The Court of sessions Minutes for November 1778 record the conviction of two women -- Sarah Giles and Jane Cooper -- for receiving stolen goods from Stavers' slave, James. On July 31, 1777 James sold to Sarah Giles: 12 gallons rum, 2 bushels corn, 2 bushels salt, 40 lbs pork, and 4 gallons cherry brandy. On November 15, 1777 James stole and relayed to Jane Cooper: 3 gallons rum, 30 lbs salt pork, 1 bushel Indian corn, 1 bushel salt, 1 lb tea, 8 lbs sugar, and one ruffled shirt. All these goods were stolen from James' master John Stavers
Stavers did not charge James with the theft. Instead he charged Sarah Giles and Jane Cooper at the local Justice of the Peace court, Samuel Penhallow (whose saltbox house stood at the south-east corner of today's Court and Pleasant Streets). The value of the stolen goods was high enough that the case was referred to the Court of Sessions in Exeter.
Though separate incidents separated by six month, both women used the same method, threatening James. They
... with Force and Arms did presume
privately to buy and receive of and
from one James a Negro Servant or Slave
belonging to John Stivers of said
Portsmouth, Innholder, knowing him the
said James to be the Servant & Slave of
the said John Stivers, certain Goods,
Wares & Merchandize & Provisions ...
The women entered pleas of innocent, but in a jury found them guilty. They were fined double the value of the stolen goods, and -- in keeping with the procedures of the time -- paid everyone's court costs.
Why James wasn't prosecuted is unclear. He may have convinced Stavers that it was an unwilling and forced theft. It may have been black "invisibility" before the law; this latter interpretation seems likely, since James is not listed among the summoned witnesses.

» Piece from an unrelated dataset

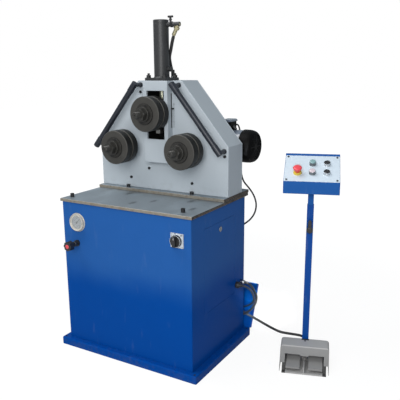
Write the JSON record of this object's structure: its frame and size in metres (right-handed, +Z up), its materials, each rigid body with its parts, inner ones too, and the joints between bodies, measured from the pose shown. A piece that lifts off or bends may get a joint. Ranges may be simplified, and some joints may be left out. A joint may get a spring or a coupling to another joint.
{
  "type": "profile bending machine",
  "caption": "Floor-standing hydraulic profile bender with driven rollers in a triangle, a press cylinder on top, a cabinet below, and a pedal stand with push buttons joined by a cable.",
  "frame": {"origin": "centre of the base plinth's underside, on the floor", "axes": "+Z up, +X towards the machine's right side, where the control stand is, and +Y towards its back"},
  "size_m": [1.209, 0.9554, 1.5179],
  "materials": {
    "cabinet_blue": "semi-gloss enamel",
    "black_plastic": "matt",
    "cable_black": "matt",
    "bare_steel": "ground",
    "panel_white": "satin",
    "black_oxide": "matt black",
    "signal_red": "gloss",
    "head_grey": "semi-gloss enamel",
    "pedal_grey": "hammered enamel",
    "dark_steel": "turned and oiled",
    "signal_green": "gloss"
  },
  "bodies": {
    "machine": {"base_plinth": "cabinet_blue", "cabinet_shell": "cabinet_blue", "rear_panel": "cabinet_blue", "table_plate": "bare_steel", "riser_plate": "bare_steel", "head_shell": "head_grey", "head_cover": "head_grey", "slide_housing": "head_grey", "cylinder_barrel": "black_oxide", "pressure_hose": "cable_black", "gearbox": "cabinet_blue", "drive_motor": "black_oxide", "motor_lead": "cable_black", "power_pack": "cabinet_blue", "gauge_case": "bare_steel", "valve_body": "black_plastic", "switch_plate": "panel_white", "left_guide_bar": "black_oxide", "right_guide_bar": "black_oxide", "control_gland": "bare_steel", "mains_gland": "black_plastic", "control_cable": "cable_black", "mains_cable": "cable_black", "mains_coil": "cable_black", "mains_plug": "signal_red", "stand_base": "cabinet_blue", "pedal_hood": "pedal_grey"},
    "press_slide": {"slide_block": "dark_steel", "piston_rod": "bare_steel"},
    "upper_roller": {"upper_shaft": "dark_steel", "upper_front_roller": "black_oxide", "upper_rear_roller": "black_oxide", "upper_lock_nut": "black_oxide"},
    "left_roller": {"left_shaft": "dark_steel", "left_front_roller": "black_oxide", "left_rear_roller": "black_oxide", "left_lock_nut": "black_oxide", "left_gear": "bare_steel"},
    "right_roller": {"right_shaft": "dark_steel", "right_front_roller": "black_oxide", "right_rear_roller": "black_oxide", "right_lock_nut": "black_oxide", "right_gear": "bare_steel"},
    "pinion": {"drive_pinion": "bare_steel"},
    "bleed": {"bleed_knob": "black_plastic"},
    "needle": {"gauge_needle": "black_oxide"},
    "valve": {"valve_knob": "black_plastic"},
    "switch": {"switch_knob": "black_plastic"},
    "door": {"access_door": "cabinet_blue"},
    "lock": {"door_lock": "bare_steel"},
    "control_head": {"control_box": "cabinet_blue", "control_panel": "panel_white"},
    "clamp": {"clamp_lever": "black_plastic"},
    "estop": {"estop_cap": "signal_red"},
    "start": {"start_button": "signal_green"},
    "stop": {"stop_button": "panel_white"},
    "up": {"up_button": "black_plastic"},
    "down": {"down_button": "black_plastic"},
    "left_pedal": {"left_pedal": "pedal_grey"},
    "right_pedal": {"right_pedal": "pedal_grey"}
  },
  "joints": [
    {"name": "press_stroke", "type": "slide", "parent": "machine", "child": "press_slide", "axis": [0, 0, 1], "range_m": [-0.085, 0.065]},
    {"name": "upper_spin", "type": "hinge", "parent": "press_slide", "child": "upper_roller", "pos_m": [0, 0, 1.0966], "axis": [0, 1, 0], "continuous": true},
    {"name": "left_spin", "type": "hinge", "parent": "machine", "child": "left_roller", "pos_m": [-0.1753, 0, 0.9396], "axis": [0, 1, 0], "continuous": true},
    {"name": "right_spin", "type": "hinge", "parent": "machine", "child": "right_roller", "pos_m": [0.1753, 0, 0.9396], "axis": [0, 1, 0], "continuous": true},
    {"name": "pinion_spin", "type": "hinge", "parent": "machine", "child": "pinion", "pos_m": [0, 0, 0.86128], "axis": [0, 1, 0], "continuous": true},
    {"name": "bleed_turn", "type": "hinge", "parent": "machine", "child": "bleed", "pos_m": [0.051, 0.0845, 1.4899], "axis": [0, 0, 1], "range_deg": [0, 360]},
    {"name": "needle_swing", "type": "hinge", "parent": "machine", "child": "needle", "pos_m": [-0.256, -0.2475, 0.617], "axis": [0, 1, 0], "range_deg": [-180, 90]},
    {"name": "valve_turn", "type": "hinge", "parent": "machine", "child": "valve", "pos_m": [-0.264, -0.2955, 0.518], "axis": [0, 1, 0], "range_deg": [-180, 180]},
    {"name": "switch_turn", "type": "hinge", "parent": "machine", "child": "switch", "pos_m": [0.279, -0.2405, 0.612], "axis": [0, 1, 0], "range_deg": [0, 90]},
    {"name": "door_drop", "type": "hinge", "parent": "machine", "child": "door", "pos_m": [0.344, 0.0055, 0.257], "axis": [0, 1, 0], "range_deg": [0, 35]},
    {"name": "lock_turn", "type": "hinge", "parent": "door", "child": "lock", "pos_m": [0.344, 0.0055, 0.6065], "axis": [1, 0, 0], "range_deg": [0, 90]},
    {"name": "box_height", "type": "slide", "parent": "machine", "child": "control_head", "axis": [0, 0, 1], "range_m": [-0.05, 0.15]},
    {"name": "clamp_turn", "type": "hinge", "parent": "machine", "child": "clamp", "pos_m": [0.68575, 0.18923, 0.606], "axis": [-0.314, 0.9494, 0], "range_deg": [-90, 90]},
    {"name": "estop_press", "type": "slide", "parent": "control_head", "child": "estop", "axis": [-0.1529, 0.4623, -0.8735], "range_m": [0, 0.005], "stiffness_N_per_m": 1500, "springref_m": -0.002},
    {"name": "start_press", "type": "slide", "parent": "control_head", "child": "start", "axis": [-0.1529, 0.4623, -0.8735], "range_m": [0, 0.004], "stiffness_N_per_m": 800, "springref_m": -0.002},
    {"name": "stop_press", "type": "slide", "parent": "control_head", "child": "stop", "axis": [-0.1529, 0.4623, -0.8735], "range_m": [0, 0.004], "stiffness_N_per_m": 800, "springref_m": -0.002},
    {"name": "up_press", "type": "slide", "parent": "control_head", "child": "up", "axis": [-0.1529, 0.4623, -0.8735], "range_m": [0, 0.004], "stiffness_N_per_m": 800, "springref_m": -0.002},
    {"name": "down_press", "type": "slide", "parent": "control_head", "child": "down", "axis": [-0.1529, 0.4623, -0.8735], "range_m": [0, 0.004], "stiffness_N_per_m": 800, "springref_m": -0.002},
    {"name": "left_pedal_tilt", "type": "hinge", "parent": "machine", "child": "left_pedal", "pos_m": [0.64897, 0.146, 0.036], "axis": [0.9494, 0.314, 0], "range_deg": [0, 5], "stiffness_Nm_per_rad": 20, "springref_deg": -2.86},
    {"name": "right_pedal_tilt", "type": "hinge", "parent": "machine", "child": "right_pedal", "pos_m": [0.74107, 0.17646, 0.036], "axis": [0.9494, 0.314, 0], "range_deg": [0, 5], "stiffness_Nm_per_rad": 20, "springref_deg": -2.86}
  ],
  "couplings": [
    {"joint": "right_spin", "follows": "left_spin", "ratio": 1},
    {"joint": "pinion_spin", "follows": "left_spin", "ratio": -2}
  ]
}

Why the women made James steal for them is unknown. They were farmer's wives, married to William Giles and Philip Cooper, both yeoman of Portsmouth. Perhaps the chaotic economy of the Revolutionary War created desperate shortages in their homes; perhaps these were compounded by the absences of husbands away at war. Perhaps they were spiteful about Stavers' rumored political stance. Perhaps they were merely dishonest.
How might James have viewed all this? If he was African and had witnessed a court session there, he would have seen a mix of parallels and contrasts in American law . Africans would not have seen American law as founded in family and community obligations like west African justice. Like their arbitrary and unwilling enslavement in an artificial "family" American law might have seemed founded solely in coercion. James' experience -- ignored by the law -- provides an illustration of the paradoxical legal status of enslaved people.